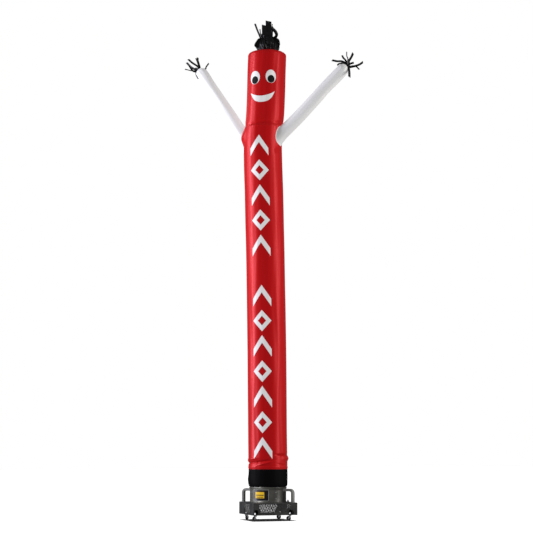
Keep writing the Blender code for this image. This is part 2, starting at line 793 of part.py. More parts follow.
def handle_rows():
    """Distance, height and turn of each section of a handle: up, round the bend and in to the drum."""
    middle = HANDLE_REACH - HANDLE_BEND
    rows = [(HANDLE_REACH, BASE_TOP + SEAM_GAP, 0.0)]
    bends = 6
    for i in range(bends + 1):
        turn = math.radians(90.0 * i / bends)
        rise = HANDLE_TOP - HANDLE_BEND * (1.0 - math.sin(turn))
        rows.append((middle + HANDLE_BEND * math.cos(turn), rise, turn))
    rows.append((DRUM_RADIUS * math.cos(math.pi / DRUM_STEPS) + SEAM_GAP, HANDLE_TOP, math.radians(90.0)))
    return rows


def make_handle(name, azimuth, finish, group):
    """A flat tube from a corner of the base to the drum."""
    rows = handle_rows()
    wide, thick, edge = 0.5 * HANDLE_WIDE, 0.5 * HANDLE_THICK, HANDLE_EDGE
    section = [(wide, thick - edge), (wide - edge, thick), (edge - wide, thick), (-wide, thick - edge)]
    section += [(-across, -away) for across, away in section]
    out, side = heading(azimuth), heading(azimuth + 90.0)

    def place(u, v):
        reach, rise, turn = rows[round(v * (len(rows) - 1))]
        across, away = section[round(u * len(section)) % len(section)]
        point = out * (reach + away * math.cos(turn)) + side * across
        return Vector((point.x, point.y, rise + away * math.sin(turn)))

    grid(name, place, len(section), len(rows) - 1, finish, group, caps=True)


def drum_sheet(name, turn, low, high, out, thick, finish, group, steps, shift=0.0):
    """A curved plate on the drum, centred on the label's azimuth."""

    def place(u, v):
        azimuth = LABEL_AZIMUTH + shift + turn * (u - 0.5)
        point = heading(azimuth) * (DRUM_RADIUS + out)
        return Vector((point.x, point.y, low + (high - low) * v))

    plate = grid(name, place, steps, 1, finish, group)
    thicken(plate, thick, 1.0)
    return plate


def make_label(frame_finish, plate_finish, patch_finish, group, cutters):
    border = 0.008
    turn = LABEL_TURN - 2.0 * math.degrees(border / DRUM_RADIUS)
    frame = drum_sheet("label_frame", LABEL_TURN, LABEL_FOOT, LABEL_TOP, 0.0006, 0.004, frame_finish, group, 10)
    low, high = LABEL_FOOT + border, LABEL_TOP - border
    opening = drum_sheet("label_opening", turn, low, high, -0.01, 0.03, None, cutters, 10)
    cut(frame, as_cutter(opening))
    inner = turn - 0.3
    drum_sheet("label_plate", inner, low + 0.0004, high - 0.0004, 0.0006, 0.0015, plate_finish, group, 10)
    patch = turn * 0.68
    low, high = LABEL_FOOT + 0.030, LABEL_TOP - 0.023
    drum_sheet("label_patch", patch, low, high, 0.0026, 0.0006, patch_finish, group, 10, PATCH_SHIFT)


def make_bolts(finish, group):
    flat = DRUM_RADIUS * math.cos(math.pi / DRUM_STEPS)
    for i in range(4):
        for j, height in enumerate(BOLT_HEIGHTS):
            out = heading(BOLT_TURN + 90.0 * i) * (flat + SEAM_GAP + 0.5 * BOLT_TALL)
            turn = out.to_track_quat("Z", "Y").to_matrix().to_4x4()
            at = Matrix.Translation((out.x, out.y, height)) @ turn
            cylinder(f"bolt_{i + 1}_{j + 1}", 0.0085, BOLT_TALL, 10, finish, group, at, top=0.0055)


def make_gland(finish, group):
    """The gland on the base beside the drum through which the mains lead enters."""
    profile = ((0.004, 0.024), (0.008, 0.024), (0.0095, 0.006), (0.014, 0.005), (0.014, 0.0), (0.004, 0.0))
    turned("cord_gland", profile, 12, finish, group, moved(*GLAND_PLACE, BASE_TOP + SEAM_GAP))


def caster_frame(x, y, turn):
    """The caster's own frame, at the floor under its swivel axis, trailing along local +X."""
    return moved(x, y, 0.0, turn)


def make_caster(name, x, y, turn, steel, rubber, group, cutters):
    at = caster_frame(x, y, turn)
    top = BASE_FOOT - SEAM_GAP
    plate_at = moved(x, y, top - 0.5 * PLATE_THICK)
    block(f"plate_{name}", (PLATE_SIDE, PLATE_SIDE, PLATE_THICK), steel, group, plate_at)
    crown_at = at @ Matrix.Translation((0.0, 0.0, FORK_TOP - 0.5 * FORK_CROWN))
    fork = cylinder(f"fork_{name}", 0.017, FORK_CROWN, 16, steel, group, crown_at)
    for side in (-1, 1):
        leg_tall = FORK_TOP - 0.001 - (AXLE_HEIGHT - 0.007)
        middle_y = side * 0.5 * (FORK_SPACE + FORK_LEG)
        leg = block(
            f"leg_{name}_{side}",
            (0.024, FORK_LEG, leg_tall),
            None,
            cutters,
            at @ Matrix.Translation((0.0, middle_y, FORK_TOP - 0.001 - 0.5 * leg_tall)),
            foot=0.55,
        )
        for vert in leg.data.vertices:
            if vert.co.z < 0.0:
                vert.co.x += WHEEL_TRAIL
        cut(fork, as_cutter(leg), "UNION")
    axle_at = at @ Matrix.Translation((WHEEL_TRAIL, 0.0, AXLE_HEIGHT))
    axle_at = axle_at @ Matrix.Rotation(math.radians(90.0), 4, "X")
    length = FORK_SPACE + 2 * FORK_LEG + 0.003
    axle = cylinder(f"axle_{name}", AXLE_RADIUS, length, 10, None, cutters, axle_at)
    cut(fork, as_cutter(axle), "UNION")
    half = 0.5 * WHEEL_WIDTH
    profile = (
        (BORE_RADIUS, half),
        (0.009, half),
        (0.011, half - 0.0015),
        (0.0220, half - 0.002),
        (WHEEL_RADIUS, half - 0.005),
        (WHEEL_RADIUS, -half + 0.005),
        (0.0220, -half + 0.002),
        (0.011, -half + 0.0015),
        (0.009, -half),
        (BORE_RADIUS, -half),
    )
    # half a step round, so that a flat of the tread lies on the floor
    flat_down = axle_at @ Matrix.Rotation(math.pi / WHEEL_STEPS, 4, "Z")
    turned(f"wheel_{name}", profile, WHEEL_STEPS, rubber, group, flat_down)


def main():
    for obj in list(bpy.data.objects):
        bpy.data.objects.remove(obj)
    parts = collection("air_dancer")
    cutters = collection("cutters")
    red = material("red_nylon", (0.55, 0.006, 0.006), 0.45)
    white = material("white_nylon", (0.82, 0.82, 0.83), 0.5)
    black = material("black_nylon", (0.010, 0.010, 0.012), 0.5)
    steel = material("hammered_steel", (0.13, 0.13, 0.125), 0.45, 0.8)
    grille = material("expanded_mesh", (0.30, 0.30, 0.30), 0.5, 0.8)
    tube = material("handle_tube", (0.30, 0.30, 0.29), 0.4, 0.9)
    zinc = material("zinc", (0.6, 0.6, 0.6), 0.3, 1.0)
    rubber = material("rubber", (0.012, 0.012, 0.012), 0.6)
    yellow = material("yellow_film", (0.85, 0.55, 0.02), 0.5)

    make_sleeve(black, parts)
    make_torso_and_arms(red, white, parts, cutters)
    tube_section("head", ring_heights(HEAD_RINGS), red, parts)
    make_cap(red, parts)
    make_face(white, black, parts)
    make_motifs(white, parts)
    make_streamers("streamers_right", RIGHT_ARM, RIGHT_STREAMERS, black, parts, cutters)
    make_streamers("streamers_left", LEFT_ARM, LEFT_STREAMERS, black, parts, cutters)
    make_hair(black, parts, cutters)

    make_drum(steel, parts)
    make_base(steel, grille, parts, cutters)
    for name, azimuth in HANDLES:
        make_handle(name, azimuth, tube, parts)
    make_label(tube, black, yellow, parts, cutters)
    make_bolts(zinc, parts)
    make_gland(rubber, parts)
    for name, x_side, y_side, turn in CASTERS:
        make_caster(name, x_side * CASTER_X, y_side * CASTER_Y, turn, zinc, rubber, parts, cutters)


main()
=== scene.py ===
import json
import math

import bpy
import numpy as np
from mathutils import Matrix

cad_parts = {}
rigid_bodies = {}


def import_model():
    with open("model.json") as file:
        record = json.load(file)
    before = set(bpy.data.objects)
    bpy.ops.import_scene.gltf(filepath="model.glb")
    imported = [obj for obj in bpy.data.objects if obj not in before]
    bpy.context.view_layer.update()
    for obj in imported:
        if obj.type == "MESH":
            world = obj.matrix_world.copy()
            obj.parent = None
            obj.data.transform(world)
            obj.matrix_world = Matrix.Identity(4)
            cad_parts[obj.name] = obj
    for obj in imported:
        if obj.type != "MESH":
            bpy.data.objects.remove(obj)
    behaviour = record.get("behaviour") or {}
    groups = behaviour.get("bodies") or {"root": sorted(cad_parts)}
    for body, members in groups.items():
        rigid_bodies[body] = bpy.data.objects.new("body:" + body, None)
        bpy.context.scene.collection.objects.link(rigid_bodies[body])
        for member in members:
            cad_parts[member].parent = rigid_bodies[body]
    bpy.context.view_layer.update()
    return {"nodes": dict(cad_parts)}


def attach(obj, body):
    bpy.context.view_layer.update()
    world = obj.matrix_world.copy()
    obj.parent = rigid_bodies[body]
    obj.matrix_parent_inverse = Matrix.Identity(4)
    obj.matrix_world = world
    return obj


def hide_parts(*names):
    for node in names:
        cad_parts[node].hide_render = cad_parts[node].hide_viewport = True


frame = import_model()

# The air dancer is drawn from here down: camera and light first, then cloth, then the blower.
rootBody = "dancer_and_blower"
fullTurn = 2.0 * math.pi
sides = ("right", "left")

# ---- camera, light and floor: the user settings of the studio
studio = {
    "cameraTurn": -18.6,  # degrees, the camera stands to the left of the blower's front
    "cameraDistance": 16.6,
    "cameraSide": -0.0178,
    "cameraHeight": 0.9,
    "cameraTilt": 97.15,
    "lens": 94.7,
    "sensor": 36.0,
    "ambient": 0.48,
    "gloss": 0.08,
    "backdrop": 1.0,
    "floorSun": 7.3,
    "floorSunWidth": 12.0,  # degrees
    "floorReach": 30.0,
    "floorGrey": 0.45,
    # degrees from the camera's side, distance, height, height aimed at, width, tall, watts, colour
    "lamps": {
        "leftStrip": (-86.0, 5.0, 3.2, 3.0, 1.8, 8.0, 440.0, (0.88, 0.88, 1.0)),
        "rightStrip": (70.0, 5.0, 3.4, 3.0, 1.0, 7.5, 190.0, (1.0, 0.98, 0.96)),
        "lowLamp": (-54.0, 4.0, 1.1, 0.3947, 0.9, 1.4, 230.0, (1.0, 1.0, 1.0)),
    },
}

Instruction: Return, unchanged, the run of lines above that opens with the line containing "make_drum(steel, parts)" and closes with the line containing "before = set(bpy.data.objects)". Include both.

Correct answer:
    make_drum(steel, parts)
    make_base(steel, grille, parts, cutters)
    for name, azimuth in HANDLES:
        make_handle(name, azimuth, tube, parts)
    make_label(tube, black, yellow, parts, cutters)
    make_bolts(zinc, parts)
    make_gland(rubber, parts)
    for name, x_side, y_side, turn in CASTERS:
        make_caster(name, x_side * CASTER_X, y_side * CASTER_Y, turn, zinc, rubber, parts, cutters)


main()
=== scene.py ===
import json
import math

import bpy
import numpy as np
from mathutils import Matrix

cad_parts = {}
rigid_bodies = {}


def import_model():
    with open("model.json") as file:
        record = json.load(file)
    before = set(bpy.data.objects)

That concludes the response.